Doyle has a fantasy about the Notch.

“I always thought this would be a good place for a TV reality series, like ‘Survivor,”‘ he said. “You could have teams going through, trying to pass each other. Mike everybody, have cameras mounted on the cliff walls, trying to see teams going through the small holes at the same time.”

“It’s a big playground for adults,” said Charles Dona, who was hiking with Doyle.

Somehow trees and other plants manage to grow among the boulders. In many places the trail is so shaded that ice lingers well into July. Cool, misty vapors can be seen rising on hot days from the caverns where the temperature may be 15 degrees cooler than on top of the rocks.

“Its like air conditioning,” said Kathleen Moore, 25, of Schenectady, N.Y., who was hiking the Mahoosuc Range with her father.

A few years ago, Moore passed through Mahoosuc Notch on a monthlong southbound hike with some friends.

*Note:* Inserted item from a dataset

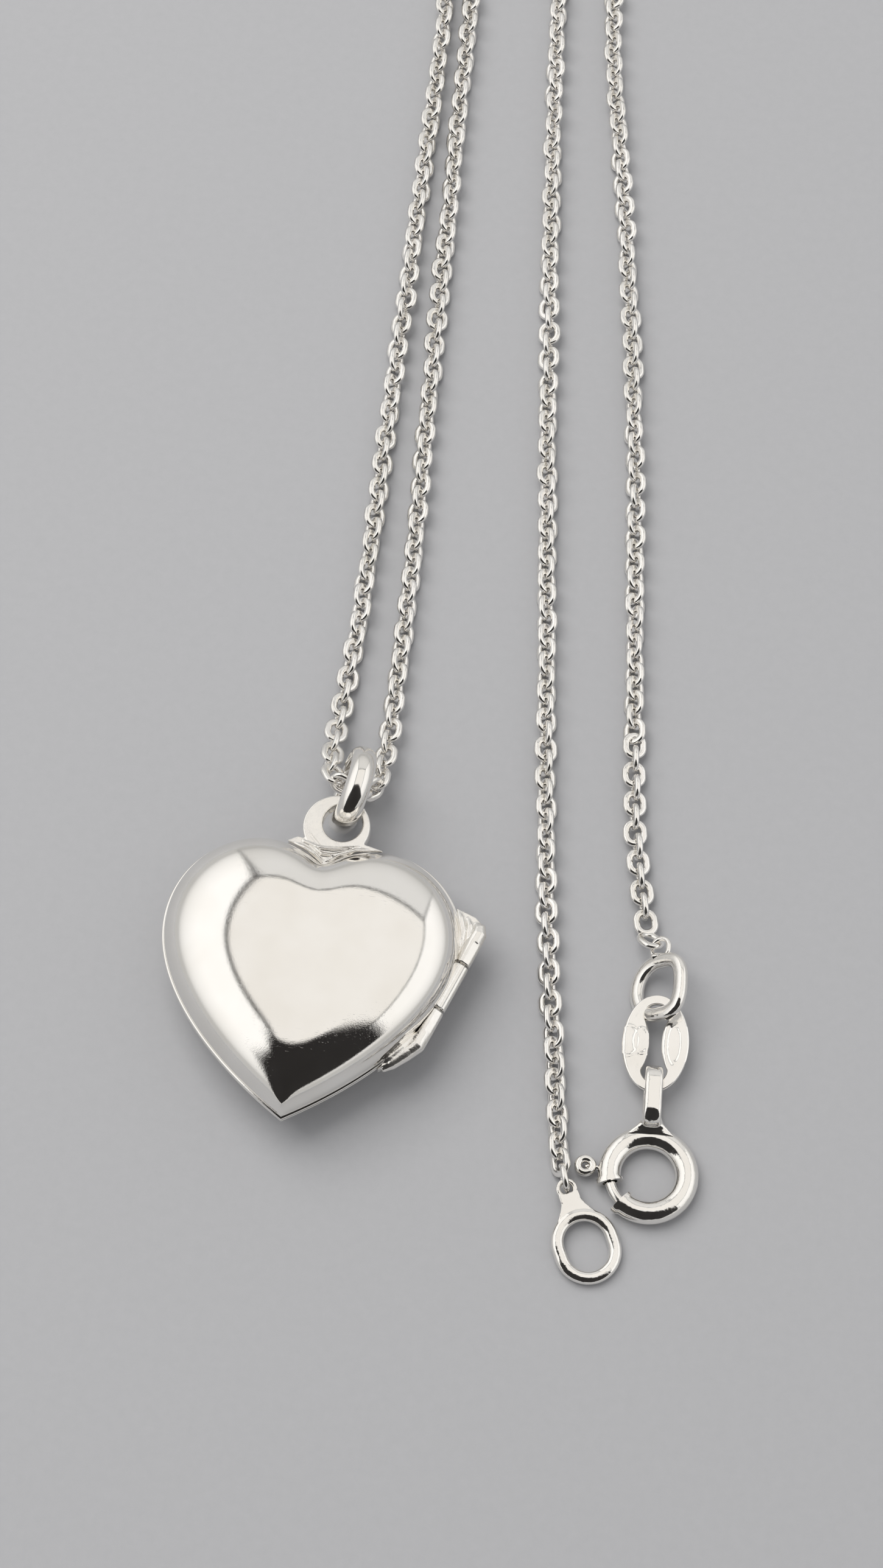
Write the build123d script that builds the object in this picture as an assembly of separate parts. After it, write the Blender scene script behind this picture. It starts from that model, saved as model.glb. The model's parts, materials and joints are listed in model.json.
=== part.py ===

“We hiked 350 miles, from Baxter State Park (the trail’s northern terminus) straight through to Crawford Notch in New Hampshire,” said Moore. “This was the best mile. I love it. I don’t think there’s anything else like it. You get sick of seeing the same birds, the same trees, the same views from every mountaintop.”

Justin Walker, a southbound hiker walking from Maine to his home in Locust Grove, Ga., paused when he entered the notch to photograph some of the boulders. The Notch was a paradise to him.

“I do a lot of rock-climbing in Georgia. This is like, man, if I had this in my backyard I’d be going crazy,” he said, looking around at all the possible climbs. “Maybe I’ll just stay here and play for a while.”

Carrie Tweeten, 43, and her two sons, Kent, 14, and A.J., 10, of Crystal Lake, Ill., are section-hikers, spending a month or so each summer until they complete the entire trail. This year they are hiking Maine’s 281 miles of the Appalachian Trail. They started in western Maine near the New Hampshire border and spent the first night at the Full Goose shelter, a couple miles south of Mahoosuc Notch.

Their trip through the Notch took the family more than three hours to complete.

“It was raining when we started. Every rock was like a death wish,” said Carrie Tweeten. “The caretaker at the shelter told us it was like a Jungle Gym down here. Well, it’s like the Jungle Gym you were scared to death to go on as a kid.”

Still, she was proud she and her boys made it through the notch in one piece.

“My legs are rubbery, like they feel at the end of a day of skiing,” said Tweeten.

Just north of the Notch the trail climbs Mahoosuc Arm, one of the steepest two-mile climbs on the entire trail.

“I figured we’d tackle the hardest part of the trail while I was still young,” she said. “We’ll save those easy states like Maryland and Virginia for when I’m in my 60s.”